■ **THE TASK**: Repeat the material exactly, leaving nothing out.

■ **DATA**:
____________

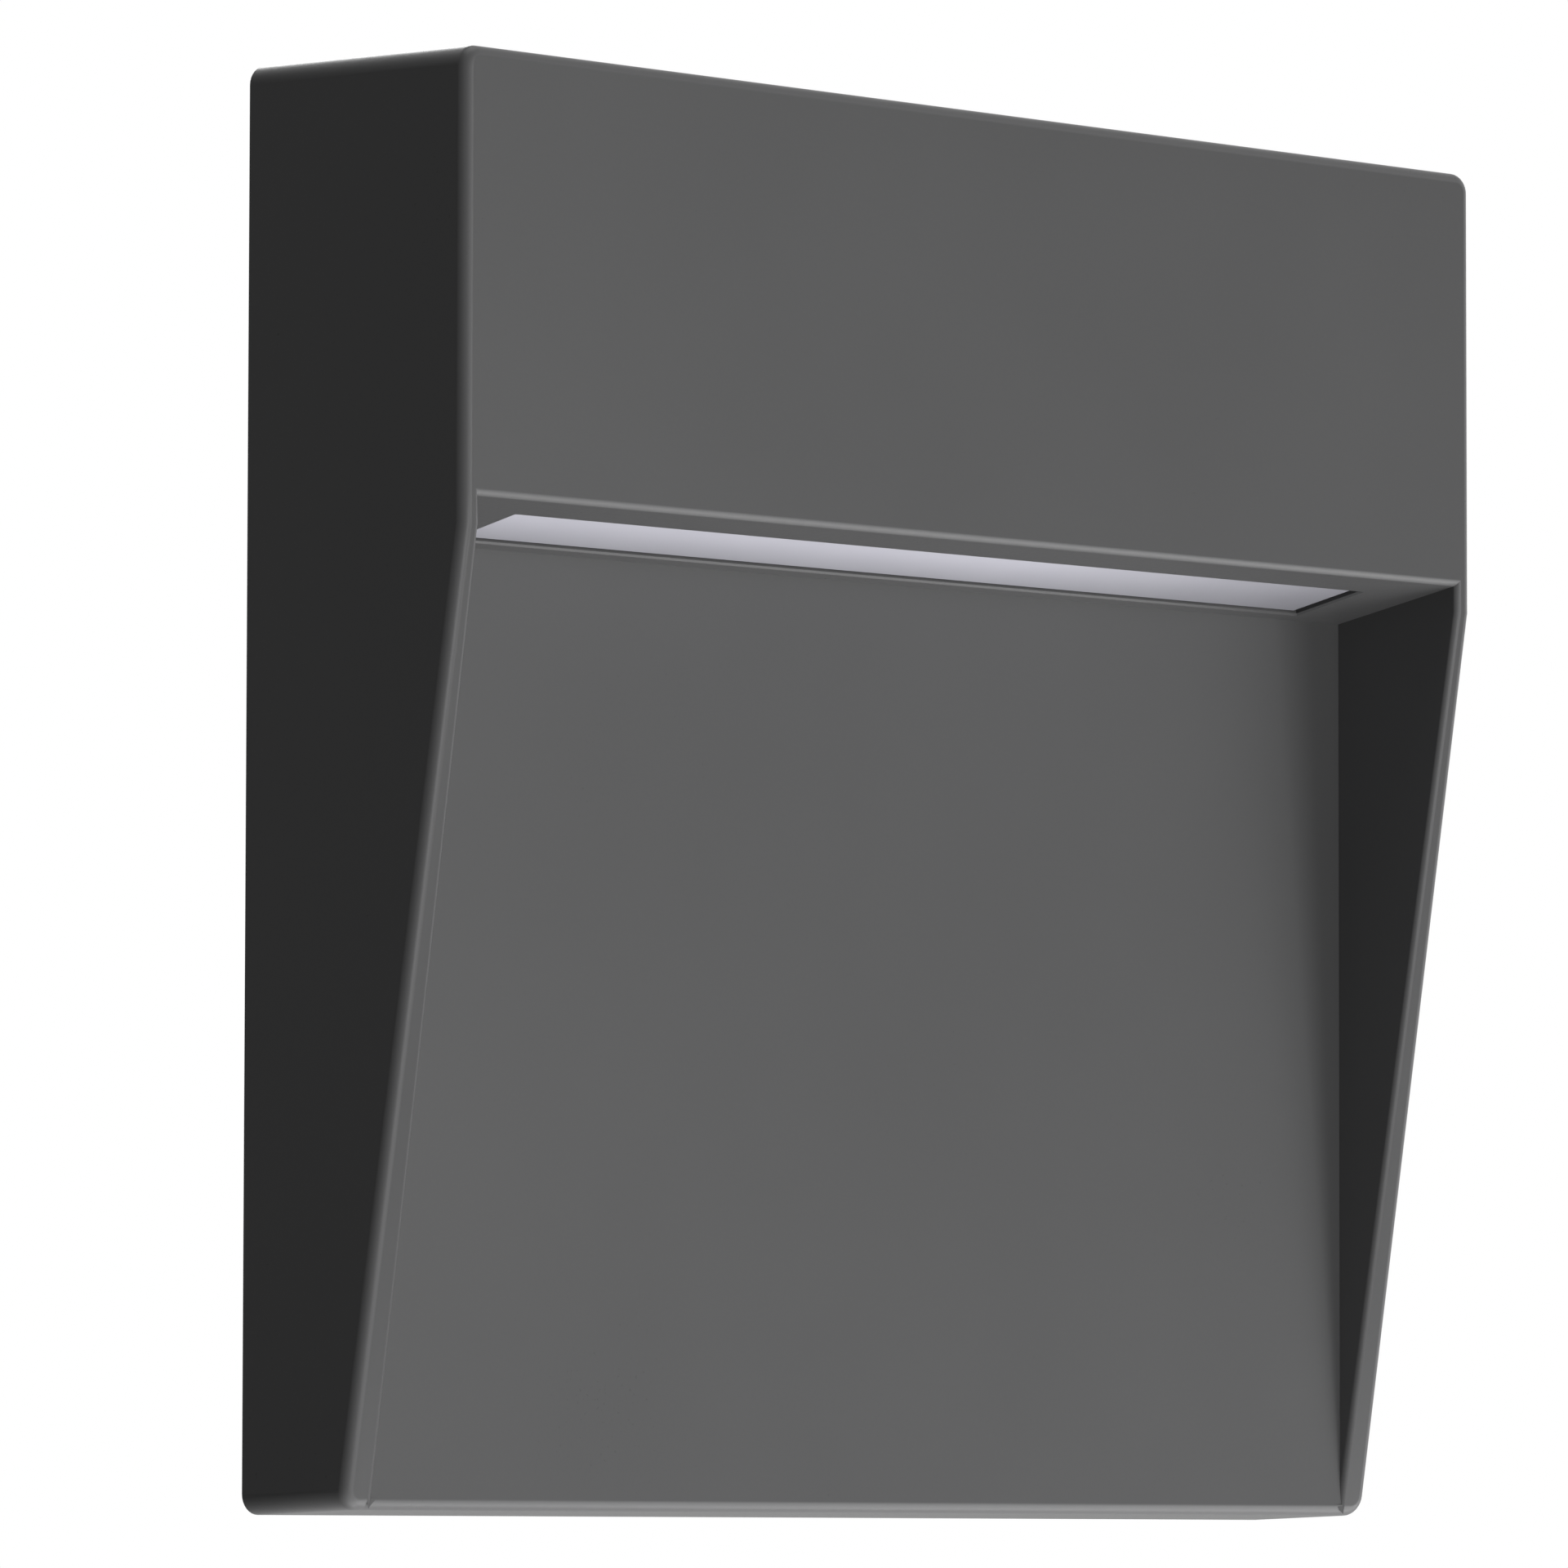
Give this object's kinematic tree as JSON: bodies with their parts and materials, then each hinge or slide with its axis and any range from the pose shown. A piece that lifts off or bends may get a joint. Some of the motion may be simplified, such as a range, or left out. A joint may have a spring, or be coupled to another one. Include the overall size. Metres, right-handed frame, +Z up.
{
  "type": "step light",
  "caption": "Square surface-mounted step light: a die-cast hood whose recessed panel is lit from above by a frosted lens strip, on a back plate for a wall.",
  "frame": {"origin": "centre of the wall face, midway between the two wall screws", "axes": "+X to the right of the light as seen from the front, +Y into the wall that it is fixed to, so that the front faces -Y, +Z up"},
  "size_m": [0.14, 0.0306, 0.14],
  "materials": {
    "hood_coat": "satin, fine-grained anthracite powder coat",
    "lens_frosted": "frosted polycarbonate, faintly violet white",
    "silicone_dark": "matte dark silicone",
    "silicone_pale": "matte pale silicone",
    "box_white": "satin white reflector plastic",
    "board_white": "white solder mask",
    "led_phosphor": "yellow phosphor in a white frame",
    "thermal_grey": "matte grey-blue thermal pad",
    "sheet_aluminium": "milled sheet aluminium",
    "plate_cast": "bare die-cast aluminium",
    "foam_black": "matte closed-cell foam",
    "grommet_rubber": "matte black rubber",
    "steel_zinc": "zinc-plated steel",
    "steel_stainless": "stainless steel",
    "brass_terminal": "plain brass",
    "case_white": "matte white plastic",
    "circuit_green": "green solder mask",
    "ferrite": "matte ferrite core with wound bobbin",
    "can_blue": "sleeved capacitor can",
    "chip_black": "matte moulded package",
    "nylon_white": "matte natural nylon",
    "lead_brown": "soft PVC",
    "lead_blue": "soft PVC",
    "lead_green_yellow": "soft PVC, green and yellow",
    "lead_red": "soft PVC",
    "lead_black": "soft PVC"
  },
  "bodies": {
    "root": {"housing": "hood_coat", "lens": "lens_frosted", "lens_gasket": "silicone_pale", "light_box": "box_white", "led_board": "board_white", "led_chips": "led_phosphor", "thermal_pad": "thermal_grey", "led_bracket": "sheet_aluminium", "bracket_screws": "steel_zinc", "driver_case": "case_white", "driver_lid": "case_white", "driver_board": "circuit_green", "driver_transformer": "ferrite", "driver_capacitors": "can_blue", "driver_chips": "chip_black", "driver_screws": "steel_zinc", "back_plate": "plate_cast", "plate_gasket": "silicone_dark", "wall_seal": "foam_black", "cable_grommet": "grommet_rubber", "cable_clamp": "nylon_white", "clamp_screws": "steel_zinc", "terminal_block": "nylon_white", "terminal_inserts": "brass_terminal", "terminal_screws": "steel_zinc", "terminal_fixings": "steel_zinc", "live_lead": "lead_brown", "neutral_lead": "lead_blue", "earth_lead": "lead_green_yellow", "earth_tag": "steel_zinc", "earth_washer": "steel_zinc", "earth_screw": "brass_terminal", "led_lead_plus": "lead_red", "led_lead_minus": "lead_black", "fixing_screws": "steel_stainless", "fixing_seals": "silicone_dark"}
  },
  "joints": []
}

____________

■ **SOLUTION**:
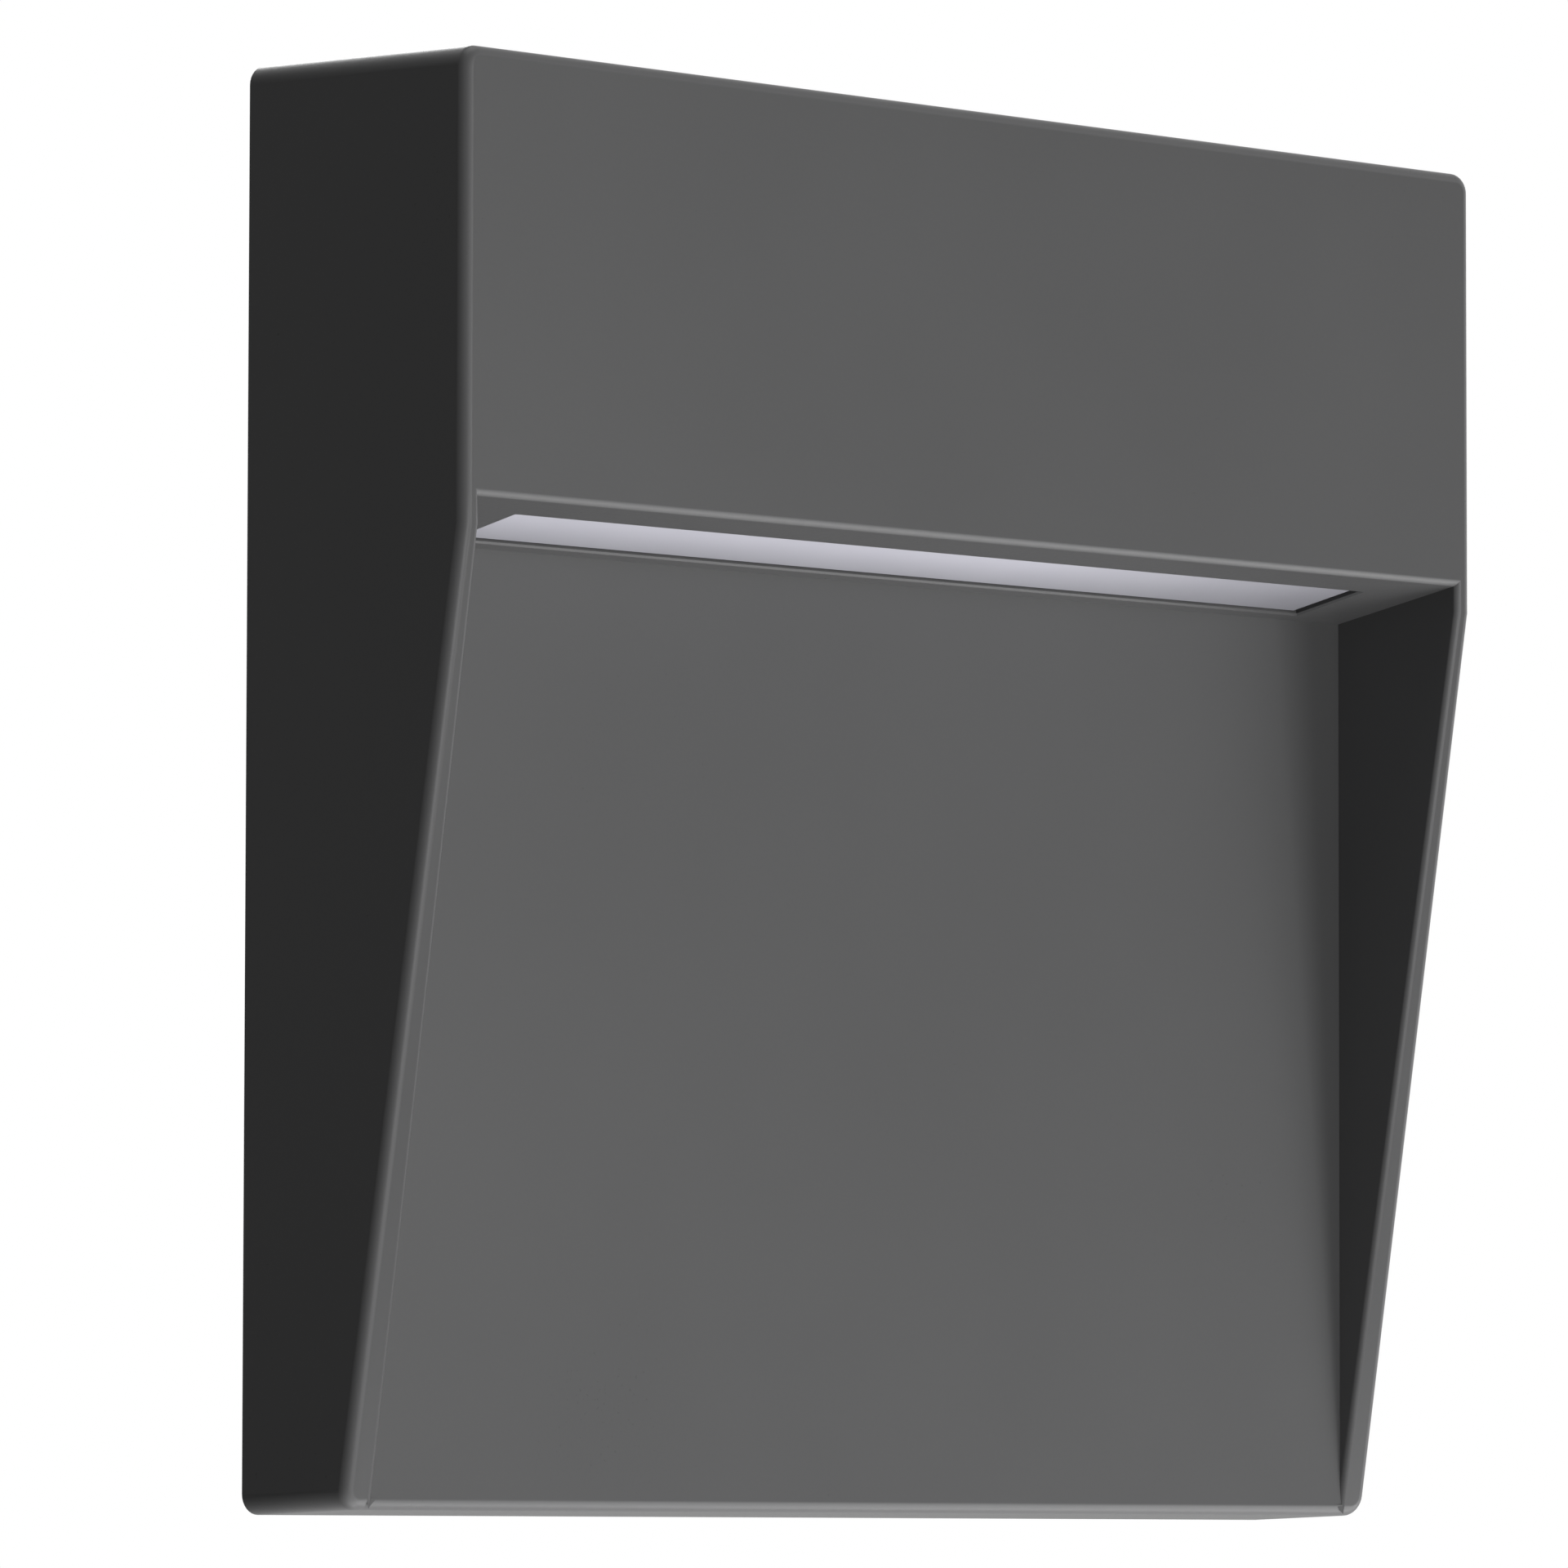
Give this object's kinematic tree as JSON: bodies with their parts and materials, then each hinge or slide with its axis and any range from the pose shown. A piece that lifts off or bends may get a joint. Some of the motion may be simplified, such as a range, or left out. A joint may have a spring, or be coupled to another one. Include the overall size. Metres, right-handed frame, +Z up.
{
  "type": "step light",
  "caption": "Square surface-mounted step light: a die-cast hood whose recessed panel is lit from above by a frosted lens strip, on a back plate for a wall.",
  "frame": {"origin": "centre of the wall face, midway between the two wall screws", "axes": "+X to the right of the light as seen from the front, +Y into the wall that it is fixed to, so that the front faces -Y, +Z up"},
  "size_m": [0.14, 0.0306, 0.14],
  "materials": {
    "hood_coat": "satin, fine-grained anthracite powder coat",
    "lens_frosted": "frosted polycarbonate, faintly violet white",
    "silicone_dark": "matte dark silicone",
    "silicone_pale": "matte pale silicone",
    "box_white": "satin white reflector plastic",
    "board_white": "white solder mask",
    "led_phosphor": "yellow phosphor in a white frame",
    "thermal_grey": "matte grey-blue thermal pad",
    "sheet_aluminium": "milled sheet aluminium",
    "plate_cast": "bare die-cast aluminium",
    "foam_black": "matte closed-cell foam",
    "grommet_rubber": "matte black rubber",
    "steel_zinc": "zinc-plated steel",
    "steel_stainless": "stainless steel",
    "brass_terminal": "plain brass",
    "case_white": "matte white plastic",
    "circuit_green": "green solder mask",
    "ferrite": "matte ferrite core with wound bobbin",
    "can_blue": "sleeved capacitor can",
    "chip_black": "matte moulded package",
    "nylon_white": "matte natural nylon",
    "lead_brown": "soft PVC",
    "lead_blue": "soft PVC",
    "lead_green_yellow": "soft PVC, green and yellow",
    "lead_red": "soft PVC",
    "lead_black": "soft PVC"
  },
  "bodies": {
    "root": {"housing": "hood_coat", "lens": "lens_frosted", "lens_gasket": "silicone_pale", "light_box": "box_white", "led_board": "board_white", "led_chips": "led_phosphor", "thermal_pad": "thermal_grey", "led_bracket": "sheet_aluminium", "bracket_screws": "steel_zinc", "driver_case": "case_white", "driver_lid": "case_white", "driver_board": "circuit_green", "driver_transformer": "ferrite", "driver_capacitors": "can_blue", "driver_chips": "chip_black", "driver_screws": "steel_zinc", "back_plate": "plate_cast", "plate_gasket": "silicone_dark", "wall_seal": "foam_black", "cable_grommet": "grommet_rubber", "cable_clamp": "nylon_white", "clamp_screws": "steel_zinc", "terminal_block": "nylon_white", "terminal_inserts": "brass_terminal", "terminal_screws": "steel_zinc", "terminal_fixings": "steel_zinc", "live_lead": "lead_brown", "neutral_lead": "lead_blue", "earth_lead": "lead_green_yellow", "earth_tag": "steel_zinc", "earth_washer": "steel_zinc", "earth_screw": "brass_terminal", "led_lead_plus": "lead_red", "led_lead_minus": "lead_black", "fixing_screws": "steel_stainless", "fixing_seals": "silicone_dark"}
  },
  "joints": []
}